Chris Bevins replied 5 months ago

So, After a bit of testing this morning. I believe that the managed router cox installed has the 66.xx.xx.110 address. I am able to ping that address from home without it setup on the sonicwall. Which leads me to thing that the managed router then needs a nat policy to forward all internet traffic to the 66.xx.xx.110 address, but what would I assign as an address to the interface?

Steve Bonilla Staff answered 5 months ago

In my case there was no cox router, just a cable modem.
In your case since there is a router, it is a matter of determining which IP the LAN side of the managed router is using for your gateway, assuming it is configured properly. Probably best to call the ISP to find out.
Alternatively, you can set the IP of your WAN interface to one of the IPs in the middle of the range and try to ping the IPs at the top and bottom end of the ranges. Whichever IP replies, set as your gateway and see if you can get out.
It wouldn't be a NAT policy in this case since the LAN side is made up of publicly routable IPs, it is just a routing policy on the managed router.
Long story short this should be much simpler for you than I described.

Chris Bevins replied 5 months ago

I like much simpler.

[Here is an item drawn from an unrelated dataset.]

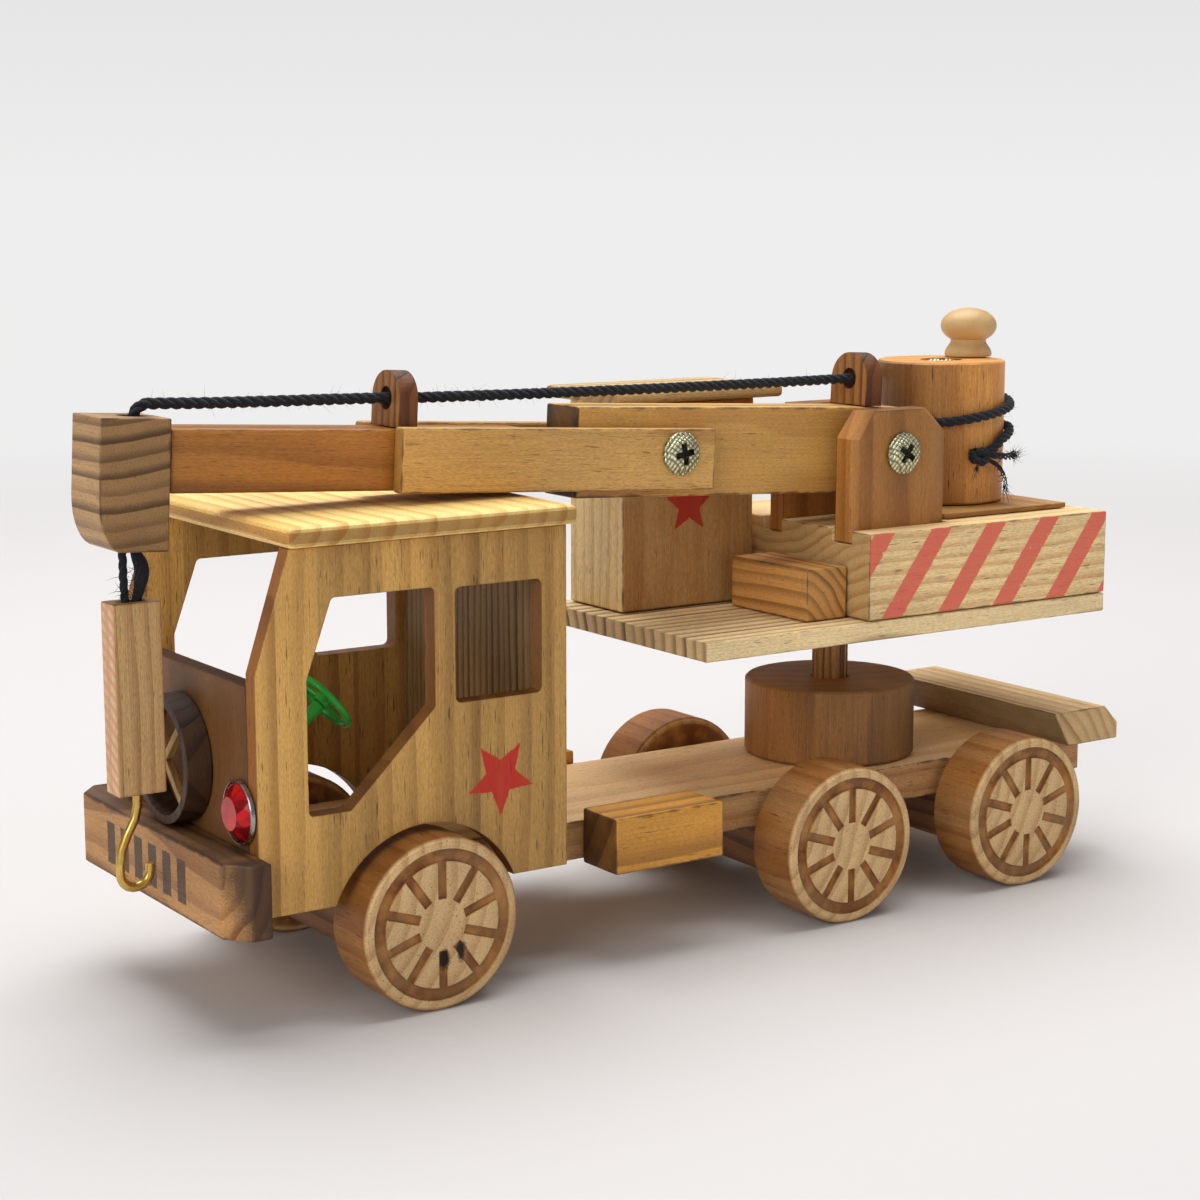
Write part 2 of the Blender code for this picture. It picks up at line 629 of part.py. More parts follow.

I will try and sort out which to use for the gateway and go from there. Thank you, Ill let you know how it turns out.

Chris Bevins replied 5 months ago

I like much simpler. I will try and sort out which to use for the gateway and go from there. Thank you, Ill let you know how it turns out.

Chris Bevins answered 5 months ago

Steve! your my hero, I got it. .73 turned out to be the gateway, which I was trying to assign as the interface which is why I could never get it going. I started in the middle assigned .73 and boom. Thank you so very much for the help!

Steve Bonilla Staff replied 5 months ago

Fantastic. You should be able to use anything in that range outside of the .73 IP for whatever you need. Glad you got it!